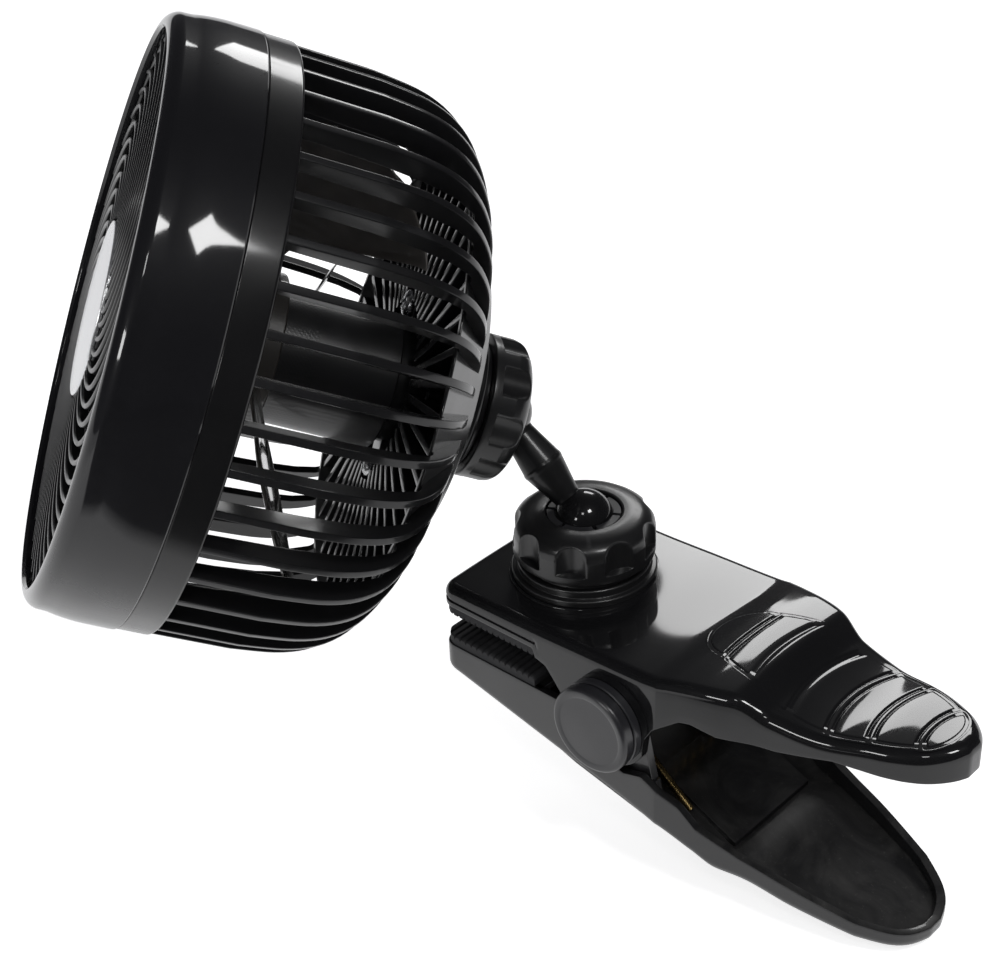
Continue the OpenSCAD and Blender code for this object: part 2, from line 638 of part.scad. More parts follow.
// Torsion spring: one unbroken tube of wire round the pin with two legs
module torsion_spring() {
    coil_r = 8.2;
    half_len = 19.6;
    steps = 75;
    start = 200;
    sweep = 360 * turns + 121.2;
    // Coil points in the pin's frame: z along the pin, x down, y along the clamp
    function coil(i) = let (a = start + sweep * i / steps)
        [coil_r * cos(a), coil_r * sin(a), half_len * (2 * i / steps - 1)];
    first = coil(0);
    last = coil(steps);
    t0 = [sin(start), -cos(start), 0];
    a1 = start + sweep;
    t1 = [-sin(a1), cos(a1), 0];
    leg0 = [for (k = [5:-1:1]) first + t0 * k * 6.3];
    leg1 = [for (k = [1:5]) last + t1 * k * 6.7];
    path = concat(leg0, [for (i = [0:steps]) coil(i)], leg1);
    n = len(path);
    sides = 6;
    function dir(i) = let (v = path[min(n - 1, i + 1)] - path[max(0, i - 1)]) v / norm(v);
    function ring_pt(i, j) =
        let (d = dir(i), u = cross(d, [0, 0, 1]), e = u / norm(u), g = cross(d, e),
             a = 360 * j / sides)
        path[i] + wire_d / 2 * (cos(a) * e + sin(a) * g);
    pts = [for (i = [0:n - 1]) for (j = [0:sides - 1]) ring_pt(i, j)];
    faces = concat(
        [[for (j = [0:sides - 1]) j]],
        [for (i = [0:n - 2]) for (j = [0:sides - 1]) let (k = (j + 1) % sides)
            for (f = [[i * sides + j, (i + 1) * sides + j, (i + 1) * sides + k],
                      [i * sides + j, (i + 1) * sides + k, i * sides + k]]) f],
        [[for (j = [sides - 1:-1:0]) (n - 1) * sides + j]]);
    near = min([for (i = [0:n - 7]) for (j = [i + 6:n - 1]) norm(path[i] - path[j])]);
    echo(spring_least_gap = near - wire_d, spring_pin_gap = coil_r - wire_d / 2 - pin_r);
    color(gold) at_pivot() polyhedron(points = pts, faces = faces, convexity = 10);
}

front_bezel();
front_grille();
centre_badge();
rear_cage();
motor_pod();
pod_screws();
motor_can();
motor_end_cap();
front_bush();
rear_bush();
motor_shaft();
rotor_core();
fan_blade();
head_ball_seat();
head_ring_nut();
link_arm();
base_ball_seat();
base_ring_nut();
base_socket();
socket_screws();
upper_jaw();
upper_pad();
lower_jaw();
lower_pad();
pivot_pin();
pivot_cap_left();
pivot_cap_right();
torsion_spring();
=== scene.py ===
import math
import bpy
import bmesh
from mathutils import Matrix, Vector


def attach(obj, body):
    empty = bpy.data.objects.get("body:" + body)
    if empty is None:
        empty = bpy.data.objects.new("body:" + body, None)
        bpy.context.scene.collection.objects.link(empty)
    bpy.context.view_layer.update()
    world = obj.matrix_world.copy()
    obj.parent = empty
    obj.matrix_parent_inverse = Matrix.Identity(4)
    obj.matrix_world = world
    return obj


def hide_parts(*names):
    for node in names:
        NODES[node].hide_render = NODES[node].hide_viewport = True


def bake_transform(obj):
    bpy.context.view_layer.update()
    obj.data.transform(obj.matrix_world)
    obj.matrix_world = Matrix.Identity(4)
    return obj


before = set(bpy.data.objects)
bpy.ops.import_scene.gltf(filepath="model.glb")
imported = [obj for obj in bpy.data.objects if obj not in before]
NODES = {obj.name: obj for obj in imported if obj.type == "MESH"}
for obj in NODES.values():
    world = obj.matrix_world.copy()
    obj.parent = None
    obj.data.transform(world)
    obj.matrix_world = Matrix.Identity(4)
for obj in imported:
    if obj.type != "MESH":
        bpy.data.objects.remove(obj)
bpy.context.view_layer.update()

D = math.radians

# Sizes in millimetres, the same named values as the part's source.
ARM_LIFT, ARM_TURN, HEAD_TILT, HEAD_TURN = 48.0, 13.3, 22.2, 51.2
HEAD_R, SEAM_Z, BAND_H, SHELL_T, BEZEL_H, LIP_R = 80.0, 90.9, 9.1, 2.6, 23.8, 74.1
RIBS, RIB_T, RIB_PHASE, BADGE_R, DISH, BAR_SWEEP = 44, 2.2, 3.68, 23.9, 1.3, 60.0
POD_R, SHAFT_R, TIP_R, BLADES, PITCH, BLADE_Z = 18.5, 1.6, 62.2, 3, 0.48, 69.5
FAN_PHASE, CUP_R = -6.0, 21.4
BALL_R, ARM_LEN, BALL_Z, NUT_R, NUT_H, NUT_GRIPS, NUT_OPEN = 8.56, 37.8, 27.0, 20.1, 9.45, 9, 10.7
HALF_W, WALL, PAD_T, MOUTH, PIVOT_Y, PIVOT_Z, PIN_R = 30.9, 2.6, 3.0, 7.2, 33.1, -8.5, 4.0
CAP_R, CAP_H, WIRE, TURNS = 12.8, 6.9, 2.4, 9
LIP_Z, BAND_Z = SEAM_Z + BEZEL_H, SEAM_Z - BAND_H
BOWL_RIM, BOWL_BACK, LUG_R, LUG_A, LUG_Z = 33.9, 18.9, 22.2, 115.7, 29.0
POD_FRONT, POD_REAR, THREAD_R = 70.9, 33.9, 16.5
NOSE, TIP, LOW_TIP, PAD_LEN = -28.0, 126.0, 120.5, 35.0
IN_EAR = HALF_W - WALL - 0.3
FLOOR_Z = -57.2

HEAD_BALL = Vector((ARM_LEN * math.cos(D(ARM_LIFT)) * math.sin(D(ARM_TURN)),
                    -ARM_LEN * math.cos(D(ARM_LIFT)) * math.cos(D(ARM_TURN)),
                    BALL_Z + ARM_LEN * math.sin(D(ARM_LIFT))))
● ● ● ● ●
Nothing but the lines from the one with "obj.matrix_parent_inverse = Matrix.Identity(4)" through the one with "before = set(bpy.data.objects)" should be retyped; include both and keep them exact.

    obj.matrix_parent_inverse = Matrix.Identity(4)
    obj.matrix_world = world
    return obj


def hide_parts(*names):
    for node in names:
        NODES[node].hide_render = NODES[node].hide_viewport = True


def bake_transform(obj):
    bpy.context.view_layer.update()
    obj.data.transform(obj.matrix_world)
    obj.matrix_world = Matrix.Identity(4)
    return obj


before = set(bpy.data.objects)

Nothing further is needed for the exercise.